**DESCRIPTION OF THE TASK**
Filter the lines below, copying only those with the string "Blender".

(Object modeling scripts)
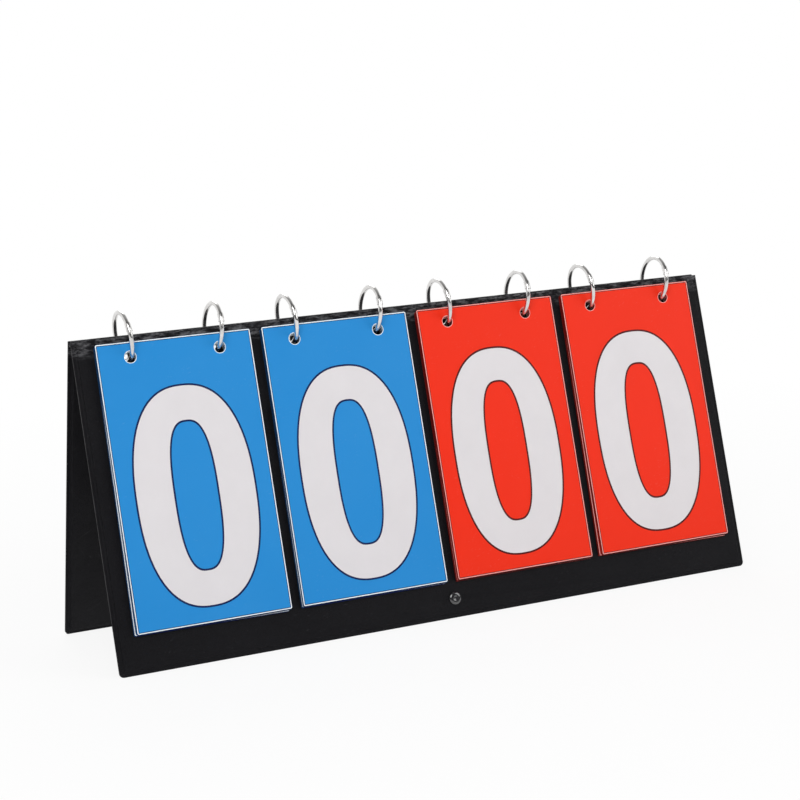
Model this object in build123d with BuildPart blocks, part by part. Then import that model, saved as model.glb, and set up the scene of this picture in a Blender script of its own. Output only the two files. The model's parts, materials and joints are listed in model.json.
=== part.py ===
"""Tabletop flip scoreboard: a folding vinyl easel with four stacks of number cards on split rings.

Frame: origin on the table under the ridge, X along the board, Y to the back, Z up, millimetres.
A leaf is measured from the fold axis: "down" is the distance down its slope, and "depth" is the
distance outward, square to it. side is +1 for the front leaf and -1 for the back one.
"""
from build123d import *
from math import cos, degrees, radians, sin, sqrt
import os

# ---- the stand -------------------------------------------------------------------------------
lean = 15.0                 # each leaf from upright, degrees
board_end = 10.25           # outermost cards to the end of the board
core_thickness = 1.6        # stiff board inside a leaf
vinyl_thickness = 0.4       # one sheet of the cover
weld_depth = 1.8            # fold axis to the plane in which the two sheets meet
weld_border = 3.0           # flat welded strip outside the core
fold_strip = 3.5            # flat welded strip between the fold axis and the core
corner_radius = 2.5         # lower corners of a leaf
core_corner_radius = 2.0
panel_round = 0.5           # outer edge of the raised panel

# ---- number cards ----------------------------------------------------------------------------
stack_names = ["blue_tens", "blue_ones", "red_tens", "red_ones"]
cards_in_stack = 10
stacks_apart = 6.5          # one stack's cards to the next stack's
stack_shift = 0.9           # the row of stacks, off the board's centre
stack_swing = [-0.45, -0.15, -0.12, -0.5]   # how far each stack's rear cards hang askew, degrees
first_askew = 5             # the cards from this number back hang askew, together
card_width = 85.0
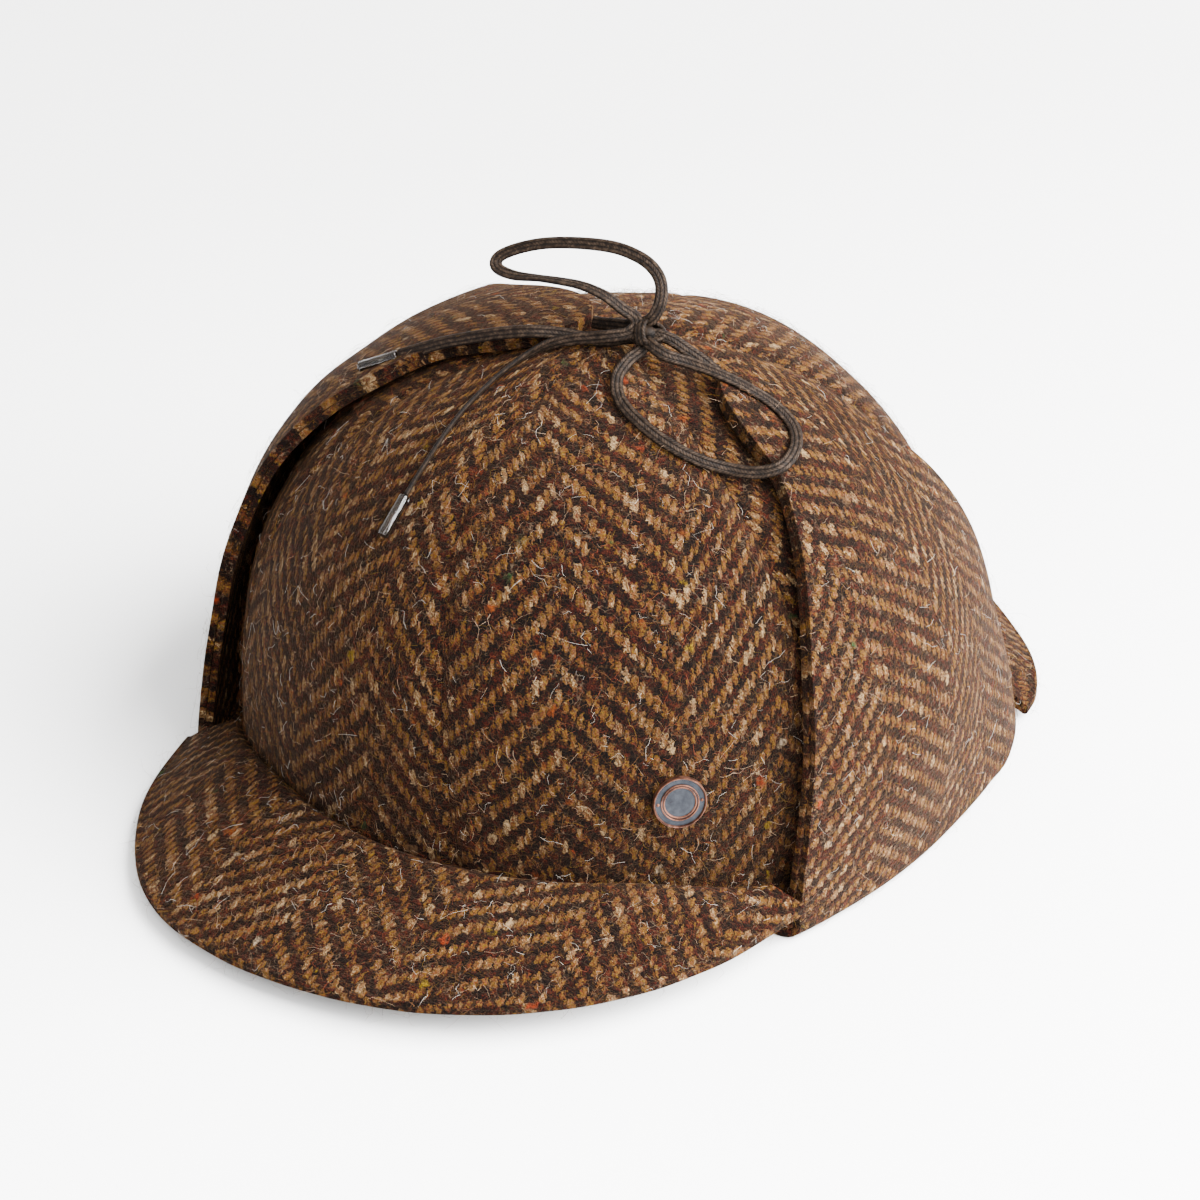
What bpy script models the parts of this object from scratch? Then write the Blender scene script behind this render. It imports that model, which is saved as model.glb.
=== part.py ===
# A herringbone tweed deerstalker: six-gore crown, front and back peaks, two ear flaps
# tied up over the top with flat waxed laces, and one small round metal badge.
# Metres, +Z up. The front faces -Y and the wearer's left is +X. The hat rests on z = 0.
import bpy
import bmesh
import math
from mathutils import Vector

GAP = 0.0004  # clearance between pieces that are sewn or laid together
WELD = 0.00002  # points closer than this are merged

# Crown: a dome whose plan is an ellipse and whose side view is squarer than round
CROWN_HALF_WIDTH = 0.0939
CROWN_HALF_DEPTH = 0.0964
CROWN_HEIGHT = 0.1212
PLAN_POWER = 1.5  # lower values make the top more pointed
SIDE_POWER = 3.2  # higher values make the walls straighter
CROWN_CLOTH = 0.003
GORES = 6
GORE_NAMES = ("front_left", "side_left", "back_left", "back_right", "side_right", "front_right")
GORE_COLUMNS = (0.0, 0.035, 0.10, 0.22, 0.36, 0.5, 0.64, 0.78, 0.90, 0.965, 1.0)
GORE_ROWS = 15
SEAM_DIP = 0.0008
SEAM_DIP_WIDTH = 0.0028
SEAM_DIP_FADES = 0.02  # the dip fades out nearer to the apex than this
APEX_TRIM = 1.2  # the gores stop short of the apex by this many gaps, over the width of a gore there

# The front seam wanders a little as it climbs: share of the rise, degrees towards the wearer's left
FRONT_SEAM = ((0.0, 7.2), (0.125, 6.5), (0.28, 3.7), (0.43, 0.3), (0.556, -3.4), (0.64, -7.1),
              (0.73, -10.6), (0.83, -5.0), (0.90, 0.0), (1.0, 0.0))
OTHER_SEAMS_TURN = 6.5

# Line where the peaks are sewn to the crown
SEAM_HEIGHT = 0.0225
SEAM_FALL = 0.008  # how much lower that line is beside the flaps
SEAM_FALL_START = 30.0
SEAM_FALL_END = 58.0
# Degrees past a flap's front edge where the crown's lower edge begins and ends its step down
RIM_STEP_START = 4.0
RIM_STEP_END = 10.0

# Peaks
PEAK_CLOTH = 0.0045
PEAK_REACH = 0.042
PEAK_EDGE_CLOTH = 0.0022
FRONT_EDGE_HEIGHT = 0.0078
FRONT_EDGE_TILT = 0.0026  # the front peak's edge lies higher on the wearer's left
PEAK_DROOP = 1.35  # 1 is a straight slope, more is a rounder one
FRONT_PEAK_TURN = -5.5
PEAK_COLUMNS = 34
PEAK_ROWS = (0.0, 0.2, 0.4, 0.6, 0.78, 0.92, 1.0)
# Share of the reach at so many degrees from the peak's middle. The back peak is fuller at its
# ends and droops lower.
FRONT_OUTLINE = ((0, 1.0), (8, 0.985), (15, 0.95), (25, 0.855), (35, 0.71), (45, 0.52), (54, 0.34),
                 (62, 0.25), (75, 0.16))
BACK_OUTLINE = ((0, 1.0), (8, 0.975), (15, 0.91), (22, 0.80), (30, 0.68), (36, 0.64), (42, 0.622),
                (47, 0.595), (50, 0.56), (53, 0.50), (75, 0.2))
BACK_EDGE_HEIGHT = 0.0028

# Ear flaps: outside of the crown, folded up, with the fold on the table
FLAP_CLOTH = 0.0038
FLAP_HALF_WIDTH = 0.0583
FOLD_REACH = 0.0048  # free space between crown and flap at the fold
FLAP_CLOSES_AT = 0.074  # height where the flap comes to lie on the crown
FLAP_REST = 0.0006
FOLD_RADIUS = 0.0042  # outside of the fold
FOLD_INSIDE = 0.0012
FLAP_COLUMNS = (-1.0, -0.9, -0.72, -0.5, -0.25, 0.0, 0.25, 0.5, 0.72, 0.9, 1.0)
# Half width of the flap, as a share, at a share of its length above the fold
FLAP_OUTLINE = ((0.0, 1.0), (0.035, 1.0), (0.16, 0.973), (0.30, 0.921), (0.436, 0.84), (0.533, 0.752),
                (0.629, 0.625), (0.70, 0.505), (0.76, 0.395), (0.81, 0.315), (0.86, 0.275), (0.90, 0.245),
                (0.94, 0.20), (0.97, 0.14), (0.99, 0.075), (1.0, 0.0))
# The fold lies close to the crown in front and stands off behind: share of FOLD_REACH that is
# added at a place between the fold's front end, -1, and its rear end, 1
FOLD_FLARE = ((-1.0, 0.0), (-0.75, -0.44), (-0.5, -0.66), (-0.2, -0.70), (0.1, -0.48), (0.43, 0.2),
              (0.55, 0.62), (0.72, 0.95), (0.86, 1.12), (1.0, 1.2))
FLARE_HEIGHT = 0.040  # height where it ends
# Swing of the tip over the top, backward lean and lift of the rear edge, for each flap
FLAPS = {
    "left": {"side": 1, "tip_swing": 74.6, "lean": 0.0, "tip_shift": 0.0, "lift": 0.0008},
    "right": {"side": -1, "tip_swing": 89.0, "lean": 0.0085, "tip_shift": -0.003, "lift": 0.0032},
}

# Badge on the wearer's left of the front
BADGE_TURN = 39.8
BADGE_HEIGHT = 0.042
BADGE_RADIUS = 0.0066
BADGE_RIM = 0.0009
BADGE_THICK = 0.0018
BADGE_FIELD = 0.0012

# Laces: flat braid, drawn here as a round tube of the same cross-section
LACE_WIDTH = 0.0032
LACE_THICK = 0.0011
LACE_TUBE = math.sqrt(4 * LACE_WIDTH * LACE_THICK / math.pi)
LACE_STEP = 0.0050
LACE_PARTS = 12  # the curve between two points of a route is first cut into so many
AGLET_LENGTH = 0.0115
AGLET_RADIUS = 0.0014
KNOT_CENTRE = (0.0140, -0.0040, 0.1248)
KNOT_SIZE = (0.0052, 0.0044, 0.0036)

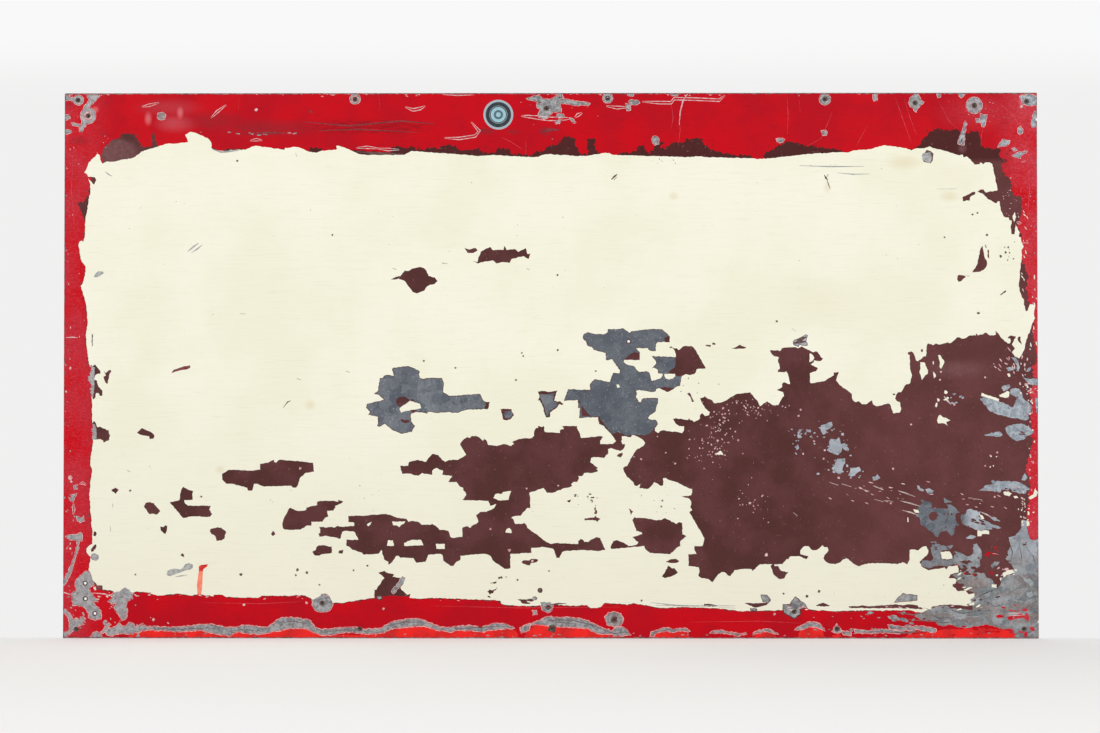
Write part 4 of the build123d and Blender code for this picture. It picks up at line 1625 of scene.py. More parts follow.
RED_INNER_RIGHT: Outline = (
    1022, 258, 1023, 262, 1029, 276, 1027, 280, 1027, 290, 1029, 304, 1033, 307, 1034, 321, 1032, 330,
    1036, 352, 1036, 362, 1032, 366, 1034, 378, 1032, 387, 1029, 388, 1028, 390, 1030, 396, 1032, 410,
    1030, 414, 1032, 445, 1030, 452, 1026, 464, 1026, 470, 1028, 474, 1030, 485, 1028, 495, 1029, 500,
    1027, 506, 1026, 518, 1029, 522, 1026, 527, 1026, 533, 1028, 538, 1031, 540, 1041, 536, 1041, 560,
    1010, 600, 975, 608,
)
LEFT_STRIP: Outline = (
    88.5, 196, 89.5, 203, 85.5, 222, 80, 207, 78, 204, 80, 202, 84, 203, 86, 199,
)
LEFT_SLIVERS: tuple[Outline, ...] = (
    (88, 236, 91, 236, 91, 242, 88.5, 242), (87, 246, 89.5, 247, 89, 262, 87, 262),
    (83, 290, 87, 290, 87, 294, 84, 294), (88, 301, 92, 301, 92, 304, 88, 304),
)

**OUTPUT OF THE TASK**
Model this object in build123d with BuildPart blocks, part by part. Then import that model, saved as model.glb, and set up the scene of this picture in a Blender script of its own. Output only the two files. The model's parts, materials and joints are listed in model.json.
What bpy script models the parts of this object from scratch? Then write the Blender scene script behind this render. It imports that model, which is saved as model.glb.
Write part 4 of the build123d and Blender code for this picture. It picks up at line 1625 of scene.py. More parts follow.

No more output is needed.